Long after her service in the Reagan administration, Kirkpatrick’s views often led to crossed rhetorical swords with neoconservatives, especially when she expressed deep reservations about the war to oust Saddam Hussein. But the notion, expressed by some outraged former comrades, that she had altered her views over the years, was the result of misreading her own path-breaking essay. She was fundamentally a Burkean, whose views rested on empiricism, context, and inductive rather than deductive logic, thus explaining her desire for post–Cold War America to become a “normal nation” returning to “normal times.” To Kirkpatrick, that meant emphatically rejecting a foreign policy that “looks at the world and asks what needs to be done with little explicit concern for the national interest.”

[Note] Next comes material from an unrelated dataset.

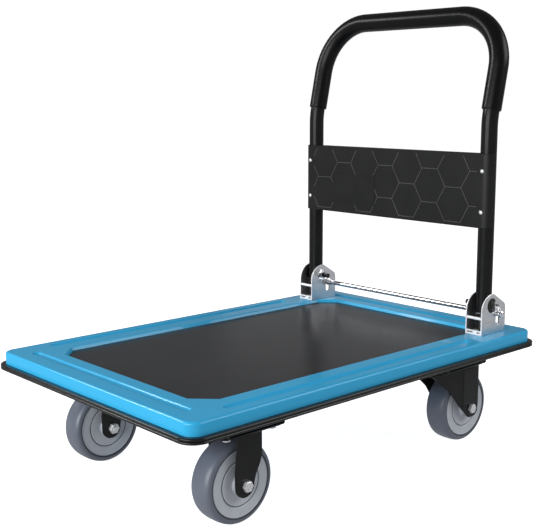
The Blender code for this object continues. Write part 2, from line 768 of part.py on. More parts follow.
def make_axle(word, centre_x, axle_y, on=None):
    """The axle bolt with its head on the cart's outside, its nut, and the sleeve that the wheel turns on."""
    outward = 1 if centre_x > 0 else -1
    face = FORK_INSIDE + FORK_SHEET + GAP
    spot = (axle_y, WHEEL_RADIUS)
    head_x = ordered(centre_x + outward * face, centre_x + outward * (face + 0.0070))
    bolt = add(f"{word}_axle_bolt", prism(polygon(spot, 0.0104, 6), "X", *head_x), "zinc", on)
    shank = ordered(centre_x + outward * (face + 0.002), centre_x - outward * (face + 0.0110))
    join(bolt, round_bar("X", spot, AXLE_RADIUS, *shank))
    nut_x = ordered(centre_x - outward * face, centre_x - outward * (face + 0.0085))
    nut = add(f"{word}_axle_nut", prism(polygon(spot, 0.0104, 6), "X", *nut_x), "zinc", on)
    cut(nut, round_bar("X", spot, AXLE_RADIUS + GAP, nut_x[0] - 0.01, nut_x[1] + 0.01))
    sleeve = [(AXLE_RADIUS + GAP, 0.0331), (0.0102, 0.0331)]
    sleeve += [(radius, -along) for radius, along in reversed(sleeve)]
    add(f"{word}_axle_sleeve", turned(sleeve, (centre_x, axle_y, WHEEL_RADIUS), 16), "zinc", on)


def make_casters():
    for side, word in ((-1, "left"), (1, "right")):
        x = side * CASTER_X
        front = f"front_{word}"
        make_fixed_fork(f"{front}_fork", x, FRONT_AXLE_Y)
        make_axle(front, x, FRONT_AXLE_Y)
        axle = axis_empty(f"{front}_axle_line", (x, FRONT_AXLE_Y, WHEEL_RADIUS))
        make_wheel(front, x, FRONT_AXLE_Y, axle)
        rear = f"rear_{word}"
        make_swivel_mount(rear, x)
        swivel = axis_empty(f"{rear}_swivel_line", (x, SWIVEL_Y, 0))
        make_swivel_fork(f"{rear}_fork", x, REAR_AXLE_Y, swivel)
        make_axle(rear, x, REAR_AXLE_Y, swivel)
        axle = axis_empty(f"{rear}_axle_line", (x, REAR_AXLE_Y, WHEEL_RADIUS), swivel)
        make_wheel(rear, x, REAR_AXLE_Y, axle)


def make_deck():
    make_pan()
    make_mat()
    make_bumper()
    make_cross_member("front_cross_member", FRONT_PLATE_Y)
    make_cross_member("rear_cross_member", SWIVEL_Y)


def make_hinges():
    for side, word in ((-1, "left"), (1, "right")):
        make_bracket(f"{word}_bracket", side)
        make_pivot(side, word)
        make_foot_seat(side, word)
        make_spring(side, word)
        spots = [spot for spot in bracket_bolts() if spot[0] * side > 0]
        for place, spot in zip(("front", "rear"), spots):
            make_bracket_bolt(f"{word}_bracket_{place}_bolt", spot)


def main():
    clear_scene()
    make_deck()
    make_hinges()
    make_lock_rod(axis_empty("lock_rod_line", (0, ROD_Y, ROD_Z)))
    fold = axis_empty("handle_fold_line", (0, PIVOT_Y, PIVOT_Z))
    make_handle(fold)
    make_panel(fold)
    make_casters()


main()
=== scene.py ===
"""Looks of the folding platform cart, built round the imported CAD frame. Metres, in the frame's own axes."""

import math

import bmesh
import bpy
from mathutils import Matrix, Vector


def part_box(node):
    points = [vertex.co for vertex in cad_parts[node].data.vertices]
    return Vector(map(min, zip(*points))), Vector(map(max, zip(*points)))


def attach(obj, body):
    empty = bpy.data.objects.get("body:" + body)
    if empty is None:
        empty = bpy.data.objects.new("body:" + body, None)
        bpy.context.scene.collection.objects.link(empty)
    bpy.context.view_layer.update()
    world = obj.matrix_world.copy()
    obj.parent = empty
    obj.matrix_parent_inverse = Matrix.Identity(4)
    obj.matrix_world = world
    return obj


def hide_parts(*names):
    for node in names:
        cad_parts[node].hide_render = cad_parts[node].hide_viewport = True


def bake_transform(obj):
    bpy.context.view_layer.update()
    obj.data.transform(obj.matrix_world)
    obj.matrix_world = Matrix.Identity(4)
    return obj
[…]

Her estrangement from the neoconservatives with whom she had long been associated was one of the elements that made her final years difficult and depressing. In this, as in other parts of Political Woman, her private pain is revealed in a way the controlled and contained Jeane Kirkpatrick never could have herself—and why it required a biographer of Collier’s skill and sensitivity to present a fully rounded and profoundly moving portrait of a fascinating and original American personage.
1 Collier’s somewhat jarring subtitle (The Big Little Life of Jeane Kirkpatrick) is actually her own assessment: “It has been a good life . . . a full life . . . I wouldn’t call it a big life exactly . . . a big, little life, perhaps.”